A federal judge in California has rejected a request from shareholders in a lawsuit to force Elon Musk stop talking about his 2018 tweets in which he said he had the funding to make Tesla a private company.
The ruling by U.S. District Judge Edward Chen Wednesday came just hours after the Tesla CEO’s lawyer filed a document in the case saying that a gag order would trample on Musk’s free speech rights.
Lawyers for the shareholders have argued that Musk is trying to influence potential jurors before the lawsuit comes to trial on Jan. 17. The lawsuit contends that the CEO’s August 2018 tweets were written to manipulate Tesla’s stock price, costing shareholders money.
Chen confirmed in an order Wednesday that he has ruled that Musk’s 2018 tweets about having the money to take Tesla private at $420 per share were false.
But he wrote that one of the shareholders who pursued the gag order in the class-action lawsuit failed to prove his case. Chen wrote that the trial has been rescheduled for early next year, and that publicity during or just before a trial is a larger concern. He also wrote that the jury would be drawn from a large metro area, and that Musk’s comments are consistent with public positions in another related court case.
Lawyers for the plaintiffs also argued that Musk violated an October 2018, court settlement with U.S. securities regulators. Musk signed the agreement to pay a $20 million fine and not make any statements denying the securities fraud allegations. Musk is challenging the agreement, saying it is unconstitutional.
The ruling comes about a week after Musk, the world’s richest person, made a controversial offer to take over Twitter and turn it into a private company with a $43 billion offer that equals $54.20 per share. Twitter’s board on Friday adopted a “poison pill” strategy that would make it prohibitively expensive for Musk to buy the shares.
At issue is Musk’s April 14 interview at the TED 2022 conference, where he said that he did have funding secured to take Tesla private in 2018. He called the Securities and Exchange Commission a profane name and said he only settled the case because bankers told him they would stop providing capital if he didn’t, and the Austin, Texas-based Tesla would have gone bankrupt.
Lawyers for the shareholders say Musk’s comments in the interview were an “unsubtle attempt to absolve himself in the court of public opinion” over misrepresentations made with his Aug. 7, 2018 tweets.
But Musk attorney Alex Spiro wrote in his response that the shareholders didn’t show that Musk’s speech presented a “clear and discernable danger” that the whole community would be corrupted by pretrial publicity, or that finding 12 objective jurors would be impossible.
His motion says that Musk is in the middle of a public offer to take over Twitter, which has led to debate over censorship. Reporters, he wrote, have compared this to Musk’s previous statements about taking Tesla private.

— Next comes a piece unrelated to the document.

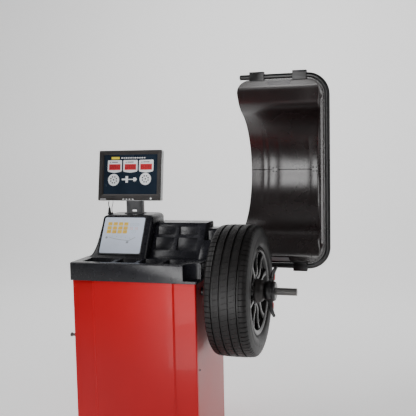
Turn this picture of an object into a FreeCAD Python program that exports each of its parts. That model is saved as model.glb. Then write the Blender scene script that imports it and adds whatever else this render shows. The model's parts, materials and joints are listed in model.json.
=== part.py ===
import FreeCAD, Part

"""Wheel balancer with a mounted wheel, a flip-over wheel guard and a tilting monitor.

Frame: origin on the floor under the middle of the cabinet, X to the right along the
spindle, Y to the back, Z up. Millimetres.
"""

import math
import os

import Sketcher

Vector = FreeCAD.Vector
Rotation = FreeCAD.Rotation

os.makedirs("parts", exist_ok=True)
doc = FreeCAD.newDocument("WheelBalancer")

# ---------------------------------------------------------------- driving dimensions

DIMENSIONS = {
    # floor plate and cabinet
    "base_half": 305,
    "base_front": -285,
    "base_rear": 255,
    "base_thick": 8,
    "base_corner": 25,
    "anchor_half": 270,
    "anchor_front": -265,
    "anchor_rear": 235,
    "anchor_radius": 7,
    "cab_half": 305,
    "cab_front": -238,
    "cab_rear": 215,
    "cab_top": 868,
    "sheet_steel": 2,
    "front_fold": 195,
    "front_step": 8,
    "front_return": 23,
    "front_corner": 6,
    # weight tray
    "tray_left": -312,
    "tray_right": 316,
    "tray_front": -252,
    "tray_rear": 222,
    "tray_low": 860,
    "tray_top": 945,
    "tray_wall": 4,
    "shelf_front": -218,
    "shelf_back": -104,
    "shelf_pocket": 24,
    "scoop_radius": 60,
    "scoop_floor": 872,
    # raised pocket bank
    "bank_left": 14,
    "bank_split": 272,
    "bank_top": 1101,
    "bank_rear": 196,
    "bank_step": 30,
    # console and keypad
    "console_left": -292,
    "console_right": 10,
    "console_top": 1143,
    "console_rear": 198,
    "console_wall": 4,
    "keypad_left": -238,
    "keypad_right": -24,
    "keypad_low": 965,
    "keypad_run": 191,
    "keypad_lean": 30,
    "keypad_thick": 3,
    # monitor on its post
    "post_left": -160,
    "post_right": -74,
    "post_front": 98,
    "post_depth": 30,
    "hinge_y": 115,
    "hinge_z": 1340,
    "hinge_radius": 5,
    "monitor_lean": 9,
    "monitor_left": -286,
    "monitor_right": 49,
    "monitor_front": -64.4,
    "monitor_back": -22.4,
    "monitor_low": -136.8,
    "monitor_high": 114.2,
    "bezel_depth": 10,
    "bezel_side": 24,
    "bezel_top": 20,
    "bezel_low": 32,
    "gland_x": -235,
    "gland_y": 55,
    "gland_height": 33,
    # spindle
    "spindle_z": 790,
    "shaft_radius": 18,
    "shaft_left": -20,
    "shaft_end": 726,
    "running_gap": 0.05,
    "housing_left": 60,
    "housing_right": 400,
    "housing_radius": 50,
    "bearing_radius": 36,
    "bearing_width": 20,
    "flange_face": 495,
    "flange_radius": 100,
    "deck_z": 690,
    "deck_thick": 12,
    "column_left": 70,
    "column_right": 240,
    "column_half": 75,
    "column_wall": 6,
    # belt drive
    "motor_z": 520,
    "motor_radius": 62,
    "spindle_pulley": 75,
    "motor_pulley": 30,
    "belt_thick": 5,
    "belt_left": 10,
    "belt_right": 30,
    # wheel
    "wheel_middle": 455,
    "tyre_half": 104.5,
    "tyre_radius": 313.5,
    "bead_radius": 190.5,
    "hub_bore": 33,
    "hub_face": 532,
    "spoke_count": 10,
    # quick nut
    "nut_rest": 575,
    "nut_end": 627,
    "nut_radius": 47,
    "handle_reach": 121,
    "handle_turn": 17,
    # wheel guard
    "hood_y": 510,
    "hood_z": 825,
    "hood_span": 1011,
    "hood_left": 322,
    "hood_end": 350,
    "hood_right": 809,
    "tube_radius": 14,
    "tube_wall": 2,
    "tube_bend": 105,
    "tube_start": 225,
    "hood_arc": 345,
    "hood_arc_back": 8,
    "hood_wall": 4,
    "hood_rim_right": 793,
    "hood_wall_right": 782,
    "hood_draft": 45,
    "hood_rim_gap": 21,
    "hood_corner": 80,
    # distance gauge
    "gauge_y": -140,
    "gauge_z": 807,
    "gauge_radius": 7,
    "gauge_end": 343,
    "gauge_finger": 16,
}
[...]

During the TED interview, Musk was asked if funding was secured for the Twitter deal, a reference to the 2018 Tesla tweets. “Mr. Musk should be permitted to respond meaningfully and truthfully to inquiries such as this, and not be compelled to remain silent,” Spiro wrote.
If Musk violated the SEC agreement, the agency can ask a judge to scrap it and restore the securities fraud complaint. The SEC wouldn’t comment.